The reality check here, though, is that the odds of that happening are incredibly slim, especially in an NL Central that looks to be the toughest division in baseball top to bottom. So, with the club set to enter the 2019 season with a ‘record payroll’ north of $120 million that includes a laundry list of players in their final year under team control, how realistic is it to expect the Reds to hold on to all of them until the end of the season? And, if they don’t, how much below the $115 million threshold from the 2014 and 2015 seasons could they conceivably end up?

Obviously, a start to the season anywhere near as dreadful as the one last April would immediately torpedo any hope of chasing a playoff appearance. If that were to happen, it’s nearly impossible to see the Reds holding on to the likes of Matt Kemp or Tanner Roark, in particular, given their depth in the corner OF spots and in young starting pitching. Their play in 2019 would certainly dictate what type of return the Reds might expect in dealing them given their combined salaries of nearly $32 million this year, but shedding one - or both - would clearly take them out of ‘record’ territory. Total payroll numbers are murky, but Cot’s Contracts mentions the 2014 Reds with an opening day payroll of over $114 million, and the lone real trade they made to shed any salary mid-season that year was an August 31 trade of Jonathan Broxton that saved them only about a million bucks.

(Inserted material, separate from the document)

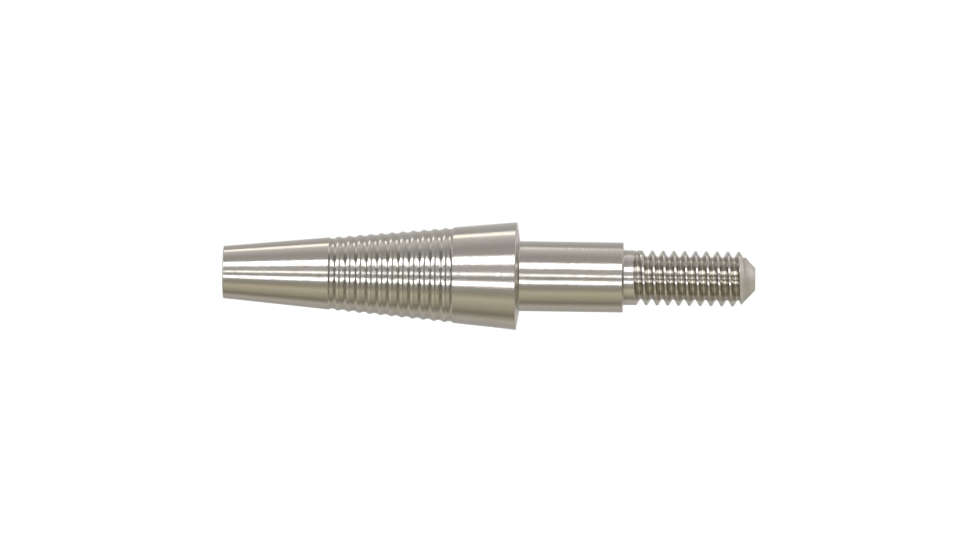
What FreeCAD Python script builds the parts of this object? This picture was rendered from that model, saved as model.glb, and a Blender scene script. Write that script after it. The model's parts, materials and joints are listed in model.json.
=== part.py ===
import FreeCAD, Part
import math
import os

# Screw-in point adapter, turned in one piece from steel bar.
# X is the turning axis. The origin is on it, in the plane of the big end's back edge.
# -X points along the tapered nose, +X along the shank and the threaded stud, +Z is up.

INCH = 25.4
ORIGIN = FreeCAD.Vector(0, 0, 0)
TURNING_AXIS = FreeCAD.Vector(1, 0, 0)

# Tapered nose, which is cemented into a taper socket
BIG_END_DIAMETER = 5 / 16 * INCH
SMALL_END_DIAMETER = 3.85
TAPER_LENGTH = 21.6

# Round-bottomed rings that key the cement
GROOVE_COUNT = 12
GROOVE_PITCH = 0.785
GROOVE_WIDTH = 0.53
GROOVE_DEPTH = 0.11
LAST_GROOVE_FROM_EDGE = 4.90
RIDGE_EDGE_DROP = 0.025

# The big end's back face is a shallow cone that rises this far towards the shank
SHOULDER_RISE = 0.22

# Plain shank, which centres the adapter in an insert
SHANK_DIAMETER = 0.203 * INCH
SHANK_END_X = 7.85

# 8-32 UNC-2A right-hand stud, which screws into the insert
THREAD_PITCH = INCH / 32
THREAD_MAJOR_DIAMETER = 4.04
THREAD_PITCH_DIAMETER = 3.59
THREAD_FLANK_ANGLE = 30.0
THREAD_ROOT_RADIUS = 0.118
FIRST_FULL_ROOT_X = 8.985
THREAD_START_ANGLE = 90.0
TURNS_PER_CUT = 2
RUN_OUT_TURNS = 0.37
RUN_OUT_SECTIONS = 7
RUN_OUT_CLEARANCE = 0.03
STUD_END_X = 17.57
END_FLAT_DIAMETER = 1.62
END_CONE_ANGLE = 47.0

# Small rounds left by the turning tool
EDGE_BREAK = 0.07
SHOULDER_FILLET = 0.08
NECK_FILLET = 0.12

BIG_END_RADIUS = BIG_END_DIAMETER / 2
SMALL_END_RADIUS = SMALL_END_DIAMETER / 2
SHANK_RADIUS = SHANK_DIAMETER / 2
MAJOR_RADIUS = THREAD_MAJOR_DIAMETER / 2
END_FLAT_RADIUS = END_FLAT_DIAMETER / 2
TAPER_SLOPE = (BIG_END_RADIUS - SMALL_END_RADIUS) / TAPER_LENGTH
END_CONE_LENGTH = (MAJOR_RADIUS - END_FLAT_RADIUS) / math.tan(math.radians(END_CONE_ANGLE))
END_CONE_X = STUD_END_X - END_CONE_LENGTH

# The thread groove is a 60 degree V with a rounded root. The pitch diameter is where the groove is
# half a pitch wide, which sets the groove's width at the crest and so its depth.
FLANK_SLOPE = math.tan(math.radians(THREAD_FLANK_ANGLE))
CREST_HALF_WIDTH = THREAD_PITCH / 4 + (MAJOR_RADIUS - THREAD_PITCH_DIAMETER / 2) * FLANK_SLOPE
V_DEPTH = CREST_HALF_WIDTH / FLANK_SLOPE
ROOT_CENTRE_ABOVE_V = THREAD_ROOT_RADIUS / math.sin(math.radians(THREAD_FLANK_ANGLE))
THREAD_DEPTH = V_DEPTH - ROOT_CENTRE_ABOVE_V + THREAD_ROOT_RADIUS
CUTTER_CLEARANCE = 0.1


def taper_radius(x):
    """Radius of the plain taper at x."""
    return BIG_END_RADIUS + x * TAPER_SLOPE


def point(x, radius):
    """A point of the turned outline, which lies in the XZ plane."""
    return FreeCAD.Vector(x, 0, radius)


def line(start, end):
    return Part.LineSegment(start, end).toShape()


def arc(start, middle, end):
    return Part.Arc(start, middle, end).toShape()


def rounded_corner(before, corner, after, radius):
    """The tangent arc that rounds the corner between two straight runs, with its two ends."""
    back = (before - corner).normalize()
    ahead = (after - corner).normalize()
    half_angle = back.getAngle(ahead) / 2
    reach = radius / math.tan(half_angle)
    inward = (back + ahead).normalize()
    centre = corner + inward * (radius / math.sin(half_angle))
    start = corner + back * reach
    end = corner + ahead * reach
    return start, centre - inward * radius, end


def groove_edges():
    """Outline of the grooves and the ridges between them, from the small end to the big end."""
    first_centre = -LAST_GROOVE_FROM_EDGE - (GROOVE_COUNT - 1) * GROOVE_PITCH
    edges = []
    for index in range(GROOVE_COUNT):
        centre = first_centre + index * GROOVE_PITCH
        left = centre - GROOVE_WIDTH / 2
        right = centre + GROOVE_WIDTH / 2
        left_drop = 0 if index == 0 else RIDGE_EDGE_DROP
        right_drop = 0 if index == GROOVE_COUNT - 1 else RIDGE_EDGE_DROP
        start = point(left, taper_radius(left) - left_drop)
        bottom = point(centre, taper_radius(centre) - GROOVE_DEPTH)
        end = point(right, taper_radius(right) - right_drop)
        edges.append(arc(start, bottom, end))
        if index < GROOVE_COUNT - 1:
            crown = centre + GROOVE_PITCH / 2
            next_left = left + GROOVE_PITCH
            next_start = point(next_left, taper_radius(next_left) - RIDGE_EDGE_DROP)
            edges.append(arc(end, point(crown, taper_radius(crown)), next_start))
    return edges


def outline_edges():
    """Closed half outline of the blank before the thread is cut, from tip centre to stud centre."""
    tip_corner = point(-TAPER_LENGTH, SMALL_END_RADIUS)
    big_corner = point(0, BIG_END_RADIUS)
    face_corner = point(SHOULDER_RISE, SHANK_RADIUS)
    shank_corner = point(SHANK_END_X, SHANK_RADIUS)
    neck_corner = point(SHANK_END_X, MAJOR_RADIUS)
    cone_corner = point(END_CONE_X, MAJOR_RADIUS)
    end_corner = point(STUD_END_X, END_FLAT_RADIUS)
    tip_centre = point(-TAPER_LENGTH, 0)
    stud_centre = point(STUD_END_X, 0)

    grooves = groove_edges()
    groove_start = grooves[0].Vertexes[0].Point
    groove_end = grooves[-1].Vertexes[-1].Point

    tip = rounded_corner(tip_centre, tip_corner, groove_start, EDGE_BREAK)
    big = rounded_corner(groove_end, big_corner, face_corner, EDGE_BREAK)
    face = rounded_corner(big_corner, face_corner, shank_corner, SHOULDER_FILLET)
    shank = rounded_corner(face_corner, shank_corner, neck_corner, EDGE_BREAK)
    neck = rounded_corner(shank_corner, neck_corner, cone_corner, NECK_FILLET)

    edges = [line(tip_centre, tip[0]), arc(*tip), line(tip[2], groove_start)]
    edges += grooves
    edges += [line(groove_end, big[0]), arc(*big)]
    edges += [line(big[2], face[0]), arc(*face)]
    edges += [line(face[2], shank[0]), arc(*shank)]
    edges += [line(shank[2], neck[0]), arc(*neck)]
    edges += [line(neck[2], cone_corner), line(cone_corner, end_corner)]
    edges += [line(end_corner, stud_centre), line(stud_centre, tip_centre)]
    return edges


def cutter_section(lift):
    """Outline of the thread groove at the full-depth start, lifted out of the stud by lift."""
    flank_drop = THREAD_ROOT_RADIUS * math.sin(math.radians(THREAD_FLANK_ANGLE))
    flank_half_width = THREAD_ROOT_RADIUS * math.cos(math.radians(THREAD_FLANK_ANGLE))
    bottom = MAJOR_RADIUS - THREAD_DEPTH + lift
    tangent_radius = bottom + THREAD_ROOT_RADIUS - flank_drop
    top = MAJOR_RADIUS + CUTTER_CLEARANCE + lift
    top_half_width = flank_half_width + (top - tangent_radius) * FLANK_SLOPE
    x = FIRST_FULL_ROOT_X
    top_left = point(x - top_half_width, top)
    top_right = point(x + top_half_width, top)
    left = point(x - flank_half_width, tangent_radius)
    right = point(x + flank_half_width, tangent_radius)
    edges = [line(top_left, left), arc(left, point(x, bottom), right)]
    edges += [line(right, top_right), line(top_right, top_left)]
    return Part.Wire(edges)


def run_out_cutter():
    """The last part turn of the groove, where the cutter leaves the stud beside the neck."""
    sections = []
    for index in range(RUN_OUT_SECTIONS):
        share = index / (RUN_OUT_SECTIONS - 1)
        turns = share * RUN_OUT_TURNS
        ease = share * share * (3 - 2 * share)
        section = cutter_section(ease * (THREAD_DEPTH + RUN_OUT_CLEARANCE))
        section.rotate(ORIGIN, TURNING_AXIS, -360 * turns)
        section.translate(TURNING_AXIS * (-THREAD_PITCH * turns))
        sections.append(section)
    return Part.makeLoft(sections, True, False)


def thread_cutters():
    """The full-depth groove, in lengths of a few turns that follow on along the same helix."""
    length = TURNS_PER_CUT * THREAD_PITCH
    path = Part.makeHelix(THREAD_PITCH, length, MAJOR_RADIUS)
    stand_along_x = FreeCAD.Matrix(0, 0, 1, FIRST_FULL_ROOT_X, 0, -1, 0, 0, 1, 0, 0, 0)
    path.transformShape(stand_along_x)
    sweep = Part.BRepOffsetAPI.MakePipeShell(path)
    sweep.setFrenetMode(True)
    sweep.add(cutter_section(0))
    sweep.build()
    sweep.makeSolid()

    cutters = []
    for index in range(math.ceil((STUD_END_X - FIRST_FULL_ROOT_X) / length)):
        cutter = sweep.shape()
        cutter.translate(TURNING_AXIS * (index * length))
        cutters.append(cutter)
    return cutters


def adapter_body():
    """The whole adapter: one turned blank with the thread cut into its stud."""
    body = Part.Face(Part.Wire(outline_edges())).revolve(ORIGIN, TURNING_AXIS, 360)
    for cutter in [run_out_cutter()] + thread_cutters():
        body = body.cut(cutter)
    body = body.Solids[0]
    body.rotate(ORIGIN, TURNING_AXIS, THREAD_START_ANGLE)
    return body


def main():
    os.makedirs("parts", exist_ok=True)
    body = adapter_body()
    body.exportStep("parts/adapter_body.step")
    print(f"adapter_body: valid {body.isValid()}, {body.Volume:.1f} mm3")


main()
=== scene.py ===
import json
import math

import bmesh
import bpy
from mathutils import Matrix, Vector


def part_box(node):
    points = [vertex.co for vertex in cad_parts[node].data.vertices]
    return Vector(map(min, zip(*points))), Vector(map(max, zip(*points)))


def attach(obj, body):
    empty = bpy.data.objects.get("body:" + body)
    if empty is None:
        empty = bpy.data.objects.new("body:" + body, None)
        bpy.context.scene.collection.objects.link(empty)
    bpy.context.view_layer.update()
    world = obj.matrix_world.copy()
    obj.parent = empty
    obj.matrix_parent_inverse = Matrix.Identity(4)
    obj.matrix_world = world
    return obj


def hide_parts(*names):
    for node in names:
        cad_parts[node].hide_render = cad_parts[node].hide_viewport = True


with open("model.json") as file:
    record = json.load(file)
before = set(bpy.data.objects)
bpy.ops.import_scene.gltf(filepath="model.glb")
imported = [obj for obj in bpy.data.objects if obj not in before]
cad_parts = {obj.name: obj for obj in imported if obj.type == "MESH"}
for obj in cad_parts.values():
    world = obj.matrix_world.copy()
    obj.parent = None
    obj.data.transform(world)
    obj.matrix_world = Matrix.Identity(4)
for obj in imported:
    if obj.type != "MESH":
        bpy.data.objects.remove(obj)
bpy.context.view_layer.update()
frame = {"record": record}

# A turned steel point adapter, rebuilt as one fine mesh around the CAD solid.
# Everything is in metres. X is the turning axis, and x = 0 is the plane of the big end's back edge.
MM = 0.001
NODE = "adapter_body"
MOUNTS = {mount["name"]: mount for mount in frame["record"]["mounts"]}
LOWEST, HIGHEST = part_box(NODE)

# Tapered nose
NOSE_X = LOWEST.x
BIG_END_RADIUS = 3.969 * MM
SMALL_END_RADIUS = 1.925 * MM
TAPER_SLOPE = (BIG_END_RADIUS - SMALL_END_RADIUS) / -NOSE_X

# Glue rings
GROOVE_COUNT = 12
GROOVE_PITCH = 0.785 * MM
GROOVE_WIDTH = 0.53 * MM
GROOVE_DEPTH = 0.11 * MM
LAST_GROOVE_X = -4.90 * MM
RIDGE_EDGE_DROP = 0.025 * MM

# Shoulder and shank
SHOULDER_RISE = 0.22 * MM
SHANK_RADIUS = MOUNTS["shank"]["dims"]["r_mm"] * MM
SHANK_END_X = 7.85 * MM

# Threaded stud
THREAD_RADIUS = MOUNTS["threaded_stud"]["dims"]["r_mm"] * MM
THREAD_PITCH = 25.4 / 32 * MM
PITCH_RADIUS = 3.59 / 2 * MM
FLANK_ANGLE = math.radians(30)
ROOT_RADIUS = 0.118 * MM
FIRST_FULL_ROOT_X = 8.985 * MM
RUN_OUT_TURNS = 0.37
STUD_END_X = HIGHEST.x
END_FLAT_RADIUS = 0.81 * MM
END_CONE_ANGLE = math.radians(47)
FLANK_SLOPE = math.tan(FLANK_ANGLE)
ROOT_HALF_WIDTH = ROOT_RADIUS * math.cos(FLANK_ANGLE)
CREST_HALF_WIDTH = THREAD_PITCH / 4 + (THREAD_RADIUS - PITCH_RADIUS) * FLANK_SLOPE
THREAD_DEPTH = CREST_HALF_WIDTH / FLANK_SLOPE - ROOT_RADIUS
END_CONE_X = STUD_END_X - (THREAD_RADIUS - END_FLAT_RADIUS) / math.tan(END_CONE_ANGLE)
THREAD_START_X = FIRST_FULL_ROOT_X - THREAD_PITCH

# Rounds at the outer edges and inner corners
EDGE_BREAK = 0.07 * MM
SHOULDER_FILLET = 0.08 * MM
NECK_FILLET = 0.12 * MM
TIP_BREAK = 0.04 * MM

# Mesh density
SEGMENTS = 180
ARC_STEPS = 6
LONGEST_STEP = 0.4 * MM
EDGE_STEP = 0.03 * MM
SHARP_ANGLE = math.radians(32)
CREST_ROUND = 0.02 * MM
CONE_ROWS_PER_PITCH = 32
SNAP = 0.004 * MM
WELD = 0.0002 * MM

# Lights: the three strips share one length, and are pushed towards the nose
LIGHT_DISTANCE = 0.7
STRIP_SIDE = -0.32
STRIP_LENGTH = 1.36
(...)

That, of course, doesn’t even get to the likes of Puig, Scooter, Wood, and David Hernandez, all of whom also would likely be on the trade block prior to both trade deadlines in the even the Reds sputtered to another last-place run.

Even if the Reds follow their predicted path - one that PECOTA suggests would have them in the running for a .500 season and a 3rd place finish in the Central - it’s also easy to envision them exploring trades of Kemp and Roark, especially if Nick Senzel seizes the CF job and one of Tyler Mahle, Cody Reed, Sal Romano, Brandon Finnegan, or Tony Santillan dominates in AAA Louisville and deserves a promotion. In fact, if the second half of that scenario plays true, the Reds could even conceivably try to trade Kemp/Roark even if they were leading the division as laid out in the first scenario up top.

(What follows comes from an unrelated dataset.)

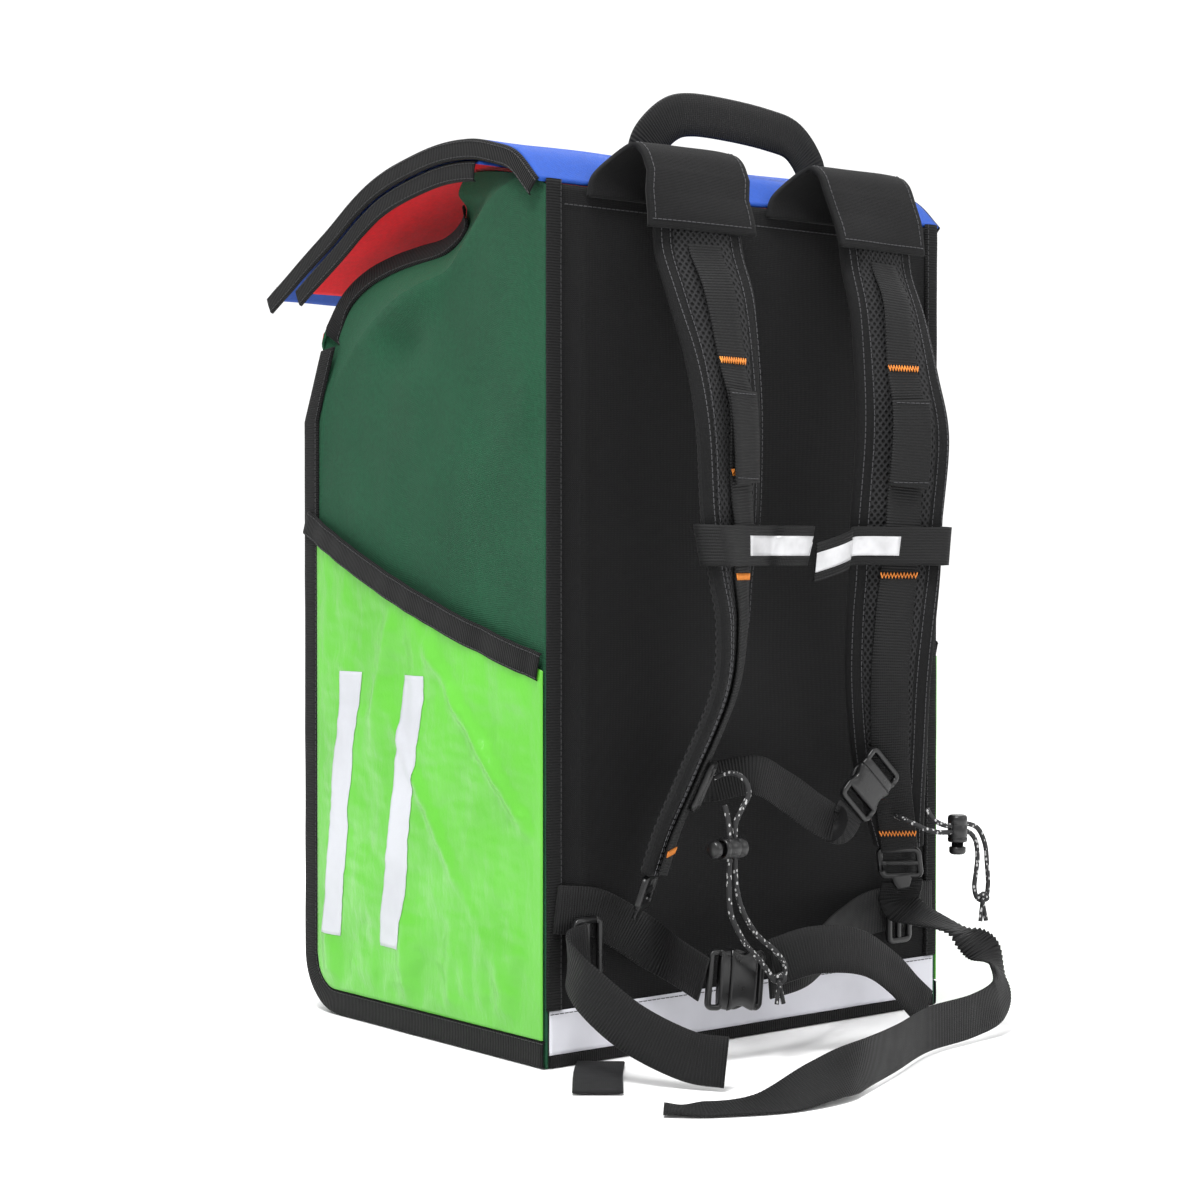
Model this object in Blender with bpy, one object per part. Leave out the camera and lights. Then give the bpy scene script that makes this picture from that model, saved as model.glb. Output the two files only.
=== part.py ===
"""A courier backpack standing on its bottom, with its harness towards -Y. Metres, +Z up.

The origin is the middle of the bag's bottom, on the floor. The left side is at -X.
"""

import math

import bpy
import numpy as np

# Bag body
BODY_WIDTH = 0.342
BODY_DEPTH = 0.270
BACK_HEIGHT = 0.541
FRONT_HEIGHT = 0.462
FRONT_LEAN = 0.026
LEAN_START = 0.405
FRONT_CORNER = 0.040
CLOTH = 0.0020
PADDING = 0.0060
RIDGE_HEIGHT = 0.0030
RIDGE_WIDTH = 0.0090
RIDGE_INSET = 0.0250
FOLD_DEPTH = 0.0220
GAP = 0.0004

# Bindings, hems and the side pockets
BINDING = 0.0170
BINDING_CLOTH = 0.0020
CORNER_BINDING = 0.0115
LID_BINDING = 0.0130
BAND_TOP = 0.4340
HEM = 0.0175
POCKET_SLACK = 0.0072
POCKET_FRONT_HEIGHT = 0.347
POCKET_BACK_HEIGHT = 0.253
STRIP_HEIGHT = 0.0270
STRIP_BOTTOM = 0.0080

# Lid and the flap under it
LID_OVERHANG = 0.0060
FLAP_DROP = 0.0136
FLAP_REACH = 0.152

# Handle
HANDLE_WEB = 0.0280
HANDLE_CLOTH = 0.0030
HANDLE_SPAN = 0.150
HANDLE_RISE = 0.0360
HANDLE_INSET = 0.0235

# Shoulder straps
STRAP_X = 0.0750
STRAP_PROUD = 0.0600
PAD_WIDTH = 0.0680
PAD_CLOTH = 0.0110
PAD_ROUND = 0.0040
CAP_WIDTH = 0.0830
CAP_ROOT = 0.1300
CAP_CLOTH = 0.0030
WEB = 0.0250
WEB_CLOTH = 0.0016
KEEPER = 0.0290
BAND = 0.0250
BAND_LOOSE = 0.0360
TAPE = 0.0125
TAPE_CLOTH = 0.0008

# Hip belt, loose webbing and its hardware
HIP_WEB = 0.0300
FRAME_THICK = 0.0040
FRAME_BAR = 0.0040
FRAME_SLOT = 0.0055
FRAME_REACH = FRAME_BAR * 1.5 + FRAME_SLOT
BUCKLE_REACH = 0.0255
LOCK_RADIUS = 0.0065
LOCK_LENGTH = 0.0180
BUTTON_TRAVEL = 0.0030
CORD = 0.0033
CORD_PITCH = 0.0043

BACK_Y = -BODY_DEPTH / 2
FRONT_Y = BODY_DEPTH / 2
SIDE_X = BODY_WIDTH / 2

# Columns of the left side panel from the back seam to the front seam. The crest is where the
# cloth turns inwards, and the edge is its bound rim at the mouth. y is a share of BODY_DEPTH,
# z of BACK_HEIGHT and tuck of FOLD_DEPTH.
SIDE_FOLD = (
    # crest_y, crest_z, edge_y, edge_z, tuck
    (-0.500, 0.985, -0.500, 0.992, 0.00),
    (-0.465, 0.993, -0.465, 1.002, 0.00),
    (-0.400, 1.006, -0.320, 1.018, 0.30),
    (-0.349, 1.000, -0.130, 1.030, 0.80),
    (-0.318, 0.992, -0.060, 1.012, 0.95),
    (-0.279, 0.980, -0.088, 0.992, 1.00),
    (-0.197, 0.943, -0.072, 0.975, 1.00),
    (-0.128, 0.912, -0.006, 0.960, 1.00),
    (-0.020, 0.899, 0.109, 0.955, 1.00),
    (0.090, 0.880, 0.219, 0.947, 0.90),
    (0.216, 0.850, 0.310, 0.932, 0.70),
    (0.324, 0.810, 0.382, 0.905, 0.45),
    (0.420, 0.760, 0.420, 0.856, 0.00),
)

# Profile of the lid from the back seam over the crest to its front tip.
LID_PROFILE = (
    # y share of BODY_DEPTH, z share of BACK_HEIGHT
    (-0.498, 0.9993),
    (-0.420, 1.034),
    (-0.340, 1.049),
    (-0.225, 1.061),
    (-0.065, 1.060),
    (0.165, 1.037),
    (0.377, 0.985),
    (0.655, 0.912),
)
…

The lone caveat that might well factor in to their decision making whether in first, last, or somewhere in between is the decision on whether or not to issue any Qualifying Offers to their would-be pending free agents at season’s end. Really, it’s only really in play for Puig, Gennett, and Wood at this juncture, though given each’s relative age and the stagnant free agent market at this time, it’s even hard to imagine the latter two being in that conversation barring massive 2019 seasons, respectively. With that in mind, it’s really hard to envision scenarios where the Reds refuse to consider offers for that trio and the rest of their players in their final years under contract given the opportunity cost and actual financial ramifications of choosing to keep, and pay, each for what may well be a pair of meaningless months in August/September.

Maybe the Reds do storm the Central and look to bolster their bullpen in July with a big name, high-price reliever. They’d still be looking to trade expensive veterans in that case. Being both buyers and sellers in July isn’t the most common scenario in the world, but it’s certainly one that we’ve seen before - the Pittsburgh Pirates played that role just last year, as did the 2004 Boston Red Sox famously while trading franchise cornerstone Nomar Garciaparra mid-year before going on to win their first World Series since the Norman Conquest. That, it would appear, is the best case for the Reds for 2019, as it would mean both a return to their winning ways, threading the needle on their notoriously tight budget, and also recouping assets for the future of the ever-turning rebuild, all while opening up playing time for the most promising younger players in the system.

None of this is meant as a true critique, mind you. Despite the emphasis owner Bob Castellini made this winter that the team would have a ‘record payroll,’ it’s 100% obvious that a) putting together a great roster and b) actually winning games is way more important than the actual bottom line, even if there’s a pretty great correlation between spending and winning games. In fact, it’d be best case scenario if the Reds can find a way to win fabulously, ship off expensive back-ups, and roll that savings into signing star-caliber players in 2020, 2021, and beyond. You’d be silly to prefer the alternative, really.

What’s been made clear this winter is that the Reds are not only trying to win now while still planning on winning in the future, and that they’ve been aggressive in their pursuits of both. That’s what really matters here much more than the actual numbers on the cheque ledger come October. It may well end up a record, but it’s increasingly likely that the end of season won’t be, but the 2019 season itself might well end up a damn more memorable one if it doesn’t than if it does.

And yes, this can absolutely be taken as a roundabout way of poking holes in the Joey Votto’s ‘albatross’ contract is hamstringing the Reds payroll argument one more time.